:: Directions ::
The entire listing is to be repeated verbatim.

:: Collected data ::
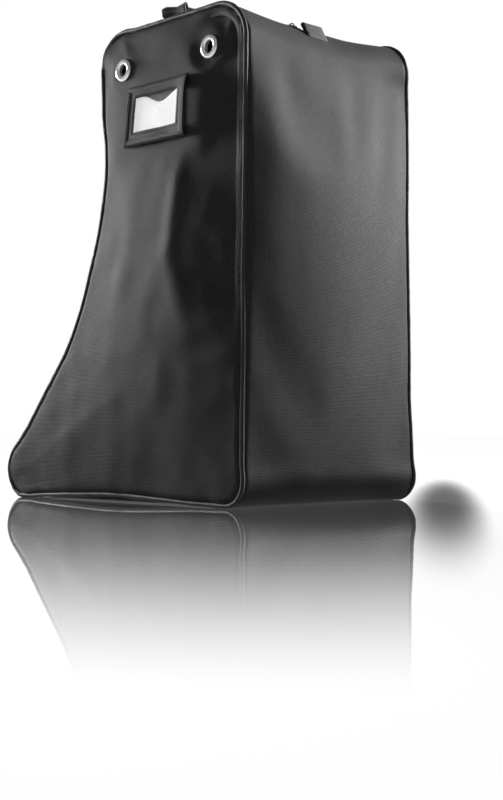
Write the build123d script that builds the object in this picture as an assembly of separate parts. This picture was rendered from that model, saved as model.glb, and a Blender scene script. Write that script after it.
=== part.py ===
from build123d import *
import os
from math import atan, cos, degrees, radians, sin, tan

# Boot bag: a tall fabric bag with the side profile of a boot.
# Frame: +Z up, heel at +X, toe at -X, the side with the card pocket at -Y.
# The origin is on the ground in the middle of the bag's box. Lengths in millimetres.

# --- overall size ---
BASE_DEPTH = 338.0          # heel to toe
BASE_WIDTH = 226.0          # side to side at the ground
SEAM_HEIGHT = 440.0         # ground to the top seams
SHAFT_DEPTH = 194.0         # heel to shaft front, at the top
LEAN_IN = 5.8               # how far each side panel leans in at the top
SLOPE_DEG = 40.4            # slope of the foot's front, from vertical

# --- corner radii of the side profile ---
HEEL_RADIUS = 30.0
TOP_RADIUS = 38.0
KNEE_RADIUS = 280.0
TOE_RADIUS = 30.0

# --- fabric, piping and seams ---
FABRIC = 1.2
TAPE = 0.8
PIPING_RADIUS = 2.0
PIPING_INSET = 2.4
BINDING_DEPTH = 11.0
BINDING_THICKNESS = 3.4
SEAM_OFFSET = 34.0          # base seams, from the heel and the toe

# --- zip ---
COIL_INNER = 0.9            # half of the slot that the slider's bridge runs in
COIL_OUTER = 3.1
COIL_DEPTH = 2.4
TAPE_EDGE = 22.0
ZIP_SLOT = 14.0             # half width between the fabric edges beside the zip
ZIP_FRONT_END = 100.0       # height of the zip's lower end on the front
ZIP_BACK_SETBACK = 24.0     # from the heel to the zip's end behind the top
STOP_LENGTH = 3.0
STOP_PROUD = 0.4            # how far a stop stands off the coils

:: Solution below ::
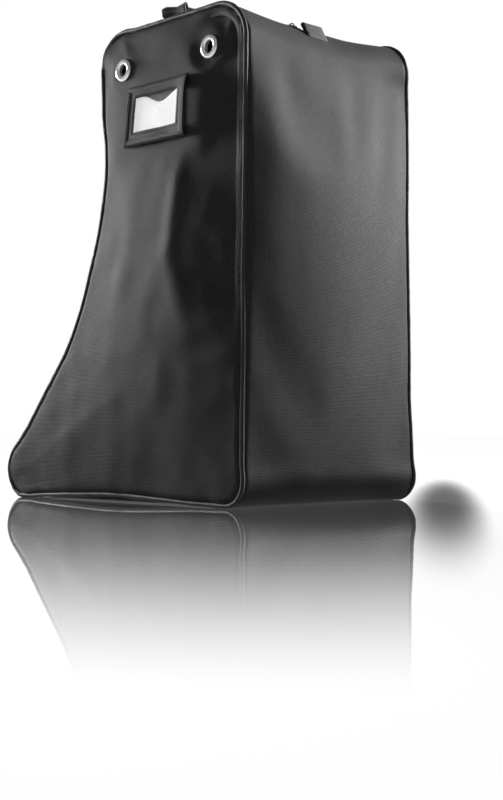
Write the build123d script that builds the object in this picture as an assembly of separate parts. This picture was rendered from that model, saved as model.glb, and a Blender scene script. Write that script after it.
=== part.py ===
from build123d import *
import os
from math import atan, cos, degrees, radians, sin, tan

# Boot bag: a tall fabric bag with the side profile of a boot.
# Frame: +Z up, heel at +X, toe at -X, the side with the card pocket at -Y.
# The origin is on the ground in the middle of the bag's box. Lengths in millimetres.

# --- overall size ---
BASE_DEPTH = 338.0          # heel to toe
BASE_WIDTH = 226.0          # side to side at the ground
SEAM_HEIGHT = 440.0         # ground to the top seams
SHAFT_DEPTH = 194.0         # heel to shaft front, at the top
LEAN_IN = 5.8               # how far each side panel leans in at the top
SLOPE_DEG = 40.4            # slope of the foot's front, from vertical

# --- corner radii of the side profile ---
HEEL_RADIUS = 30.0
TOP_RADIUS = 38.0
KNEE_RADIUS = 280.0
TOE_RADIUS = 30.0

# --- fabric, piping and seams ---
FABRIC = 1.2
TAPE = 0.8
PIPING_RADIUS = 2.0
PIPING_INSET = 2.4
BINDING_DEPTH = 11.0
BINDING_THICKNESS = 3.4
SEAM_OFFSET = 34.0          # base seams, from the heel and the toe

# --- zip ---
COIL_INNER = 0.9            # half of the slot that the slider's bridge runs in
COIL_OUTER = 3.1
COIL_DEPTH = 2.4
TAPE_EDGE = 22.0
ZIP_SLOT = 14.0             # half width between the fabric edges beside the zip
ZIP_FRONT_END = 100.0       # height of the zip's lower end on the front
ZIP_BACK_SETBACK = 24.0     # from the heel to the zip's end behind the top
STOP_LENGTH = 3.0
STOP_PROUD = 0.4            # how far a stop stands off the coils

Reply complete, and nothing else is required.